Opponents of the Arizona law that throws out votes cast by people outside of the district where they are registered presented proof that the percentage of Black, Latino and Native Americans whose votes were thrown out was twice as high as the rate for whites. “Justice” Alito, dismissed that uncontested evidence with the “argument” that the absolute number of minority voters whose ballots were disproportionally thrown out (out of thousands of disallowed ballots) was not high. Supreme Court rulings set precedents—standards by which lower courts will make rulings. Regardless of how many people were affected by this law, their right to vote was taken away. And, the precedent set here is that laws that disproportionately keep people of color from voting are constitutional and legal.

In upholding the other Arizona law, the one greatly restricting the ability of third parties to collect and turn in ballots, the Court dismissed—while not refuting—evidence that third-party ballot collection tends to be used most heavily in disadvantaged communities and that minorities in Arizona—especially Native Americans—are disproportionately disadvantaged.

Ominous Implications

This Supreme Court ruling came down as the Republi-fascists are inciting millions with the big lie that there was massive voter fraud in the 2020 election. While not overtly repeating that, the Supreme Court ruling is filled with references to the supposed danger of “voter fraud.”*

And the ruling came as Republican-controlled states around the country race to pass voter ID laws, limits on absentee voting, obstacles to voter registration, and purges of voter rolls that greatly disenfranchise voters of color.
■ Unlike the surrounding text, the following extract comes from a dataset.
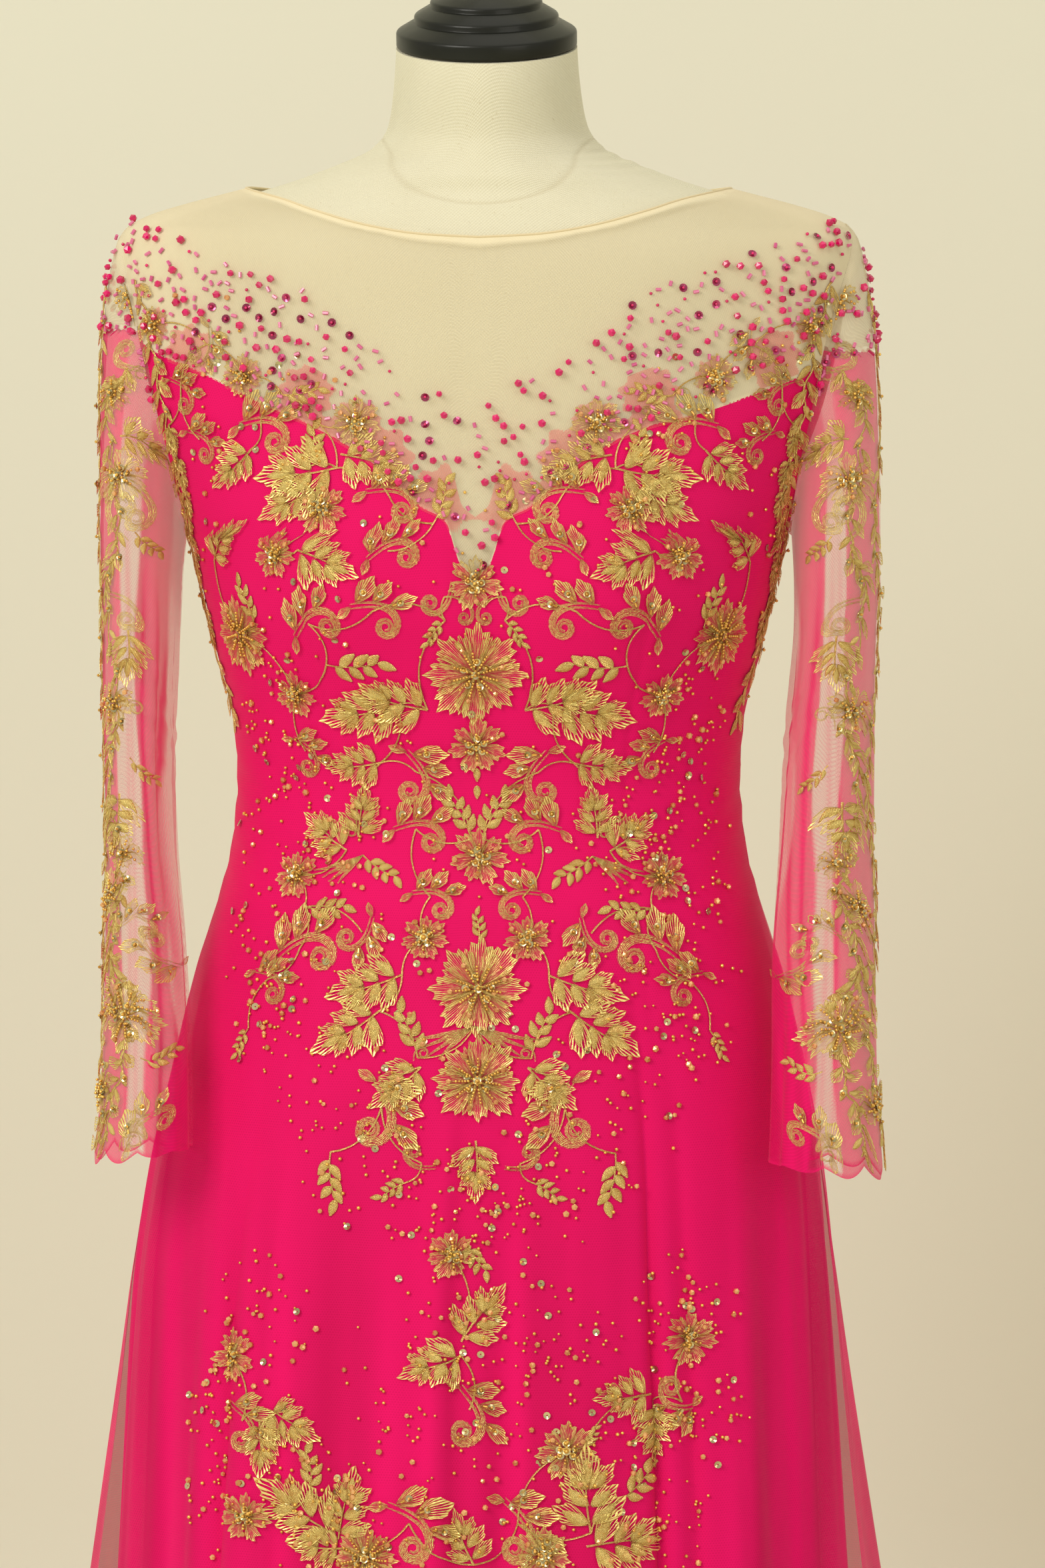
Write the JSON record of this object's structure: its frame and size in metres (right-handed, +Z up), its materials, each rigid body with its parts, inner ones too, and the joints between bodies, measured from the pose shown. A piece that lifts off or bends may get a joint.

Already this year, 28 laws restricting voting have passed in 17 states. The Arizona ruling sends a message to lower courts who will be ruling on the constitutionality of those laws that it is open season on the very basic right of Black people (as well as Latinos and Native Americans) to vote.

These developments are very significant—even though voting and elections fundamentally are not the way the monumental struggles we now face will be decided. Even in “normal times,” elections do not and cannot serve to eliminate the basic relations of exploitation and oppression in this society. They serve two main purposes that in fact work against doing that. First, they are one means through which different sections of the ruling class contend over how to uphold and pursue the interests of the capitalist-imperialist system and the rule by the capitalist class. Second, they serve to feed the illusion among the people that they can “have a say in decision-making” and somehow reform those deep-seated oppressive relations in a meaningful way through the exercise of voting for which member of the ruling class will administer the machinery of oppression.

But these are not normal times. It is worthwhile here to cite A Declaration, A Call To Get Organized Now For A Real Revolution:

Those who have ruled over us, for so long, with their Republican and Democratic parties, are now caught up in bitterly fighting each other over how to hold this country together, keep this system going, enforce its rule over the people it exploits and oppresses, and maintain this country as the world’s top-dog oppressive power. The Republicans are moving to exercise this rule through fascism: discarding the pretense of “democracy for all,” relying on naked brutality and trampling on people’s rights, to enforce undisguised, aggressive male supremacy, white supremacy, xenophobia (hatred of foreigners and persecution of immigrants, especially from non-white countries) and crude “America first” chauvinism.

This decision is part and parcel of that program. But the Declaration and Call goes on immediately to say that:

The Democrats are trying to keep things together with more disguise and deception, with the claim that what exists in this country is a “great democracy” representing “the will of the people,” and for this reason it deserves to be, and needs to be, the most powerful force in the world. But, in reality, both of these ruling class parties are working to maintain the violent oppressive power, the dictatorship, of this capitalist-imperialist system, with all the horrors for humanity this involves.

These divisions and conflicts have ripped big holes in the camouflage of this system, further exposing its real nature and the lie that this is “the greatest country in the world,” the “shining light of freedom” and “leader of the free world.” All this is very likely to become more and more intense, tearing apart the bonds that have held things together under this system and further deepening the divisions throughout society, including within the institutions of power. This could lead to something very bad—or something very good, IF we act in the way we need to in these rare circumstances and fight to take things where they need to go.

This decision by the Supreme Court is yet one more ringing alarm clock of a wake-up call that we must indeed now get organized to do just what is said above—“fight to take things where they need to go.” To a real revolution.


* For example, the ruling says that even though “there was no evidence of early ballot fraud in Arizona… a State may take action to prevent election fraud without waiting for it to occur within its own borders.” In other words, legal arguments branded as “action to prevent election fraud” without any evidence that significant fraud occurred, overrule actual evidence that a law disenfranchises people of color (the entire ruling is available online).  [back]


State troopers violently attacked the peaceful demonstrators in an attempt to stop the march for voting rights in Selma, Alabama March 7, 1965, a day known as Bloody Sunday.

The Voting Rights Act was crippled in 2013 when the Supreme Court threw out Section 4 of the Act which required that states with a record of keeping Black, Brown or Native people from voting get federal approval before instituting new rules on who could vote and how. People protest this setback at the Supreme Court.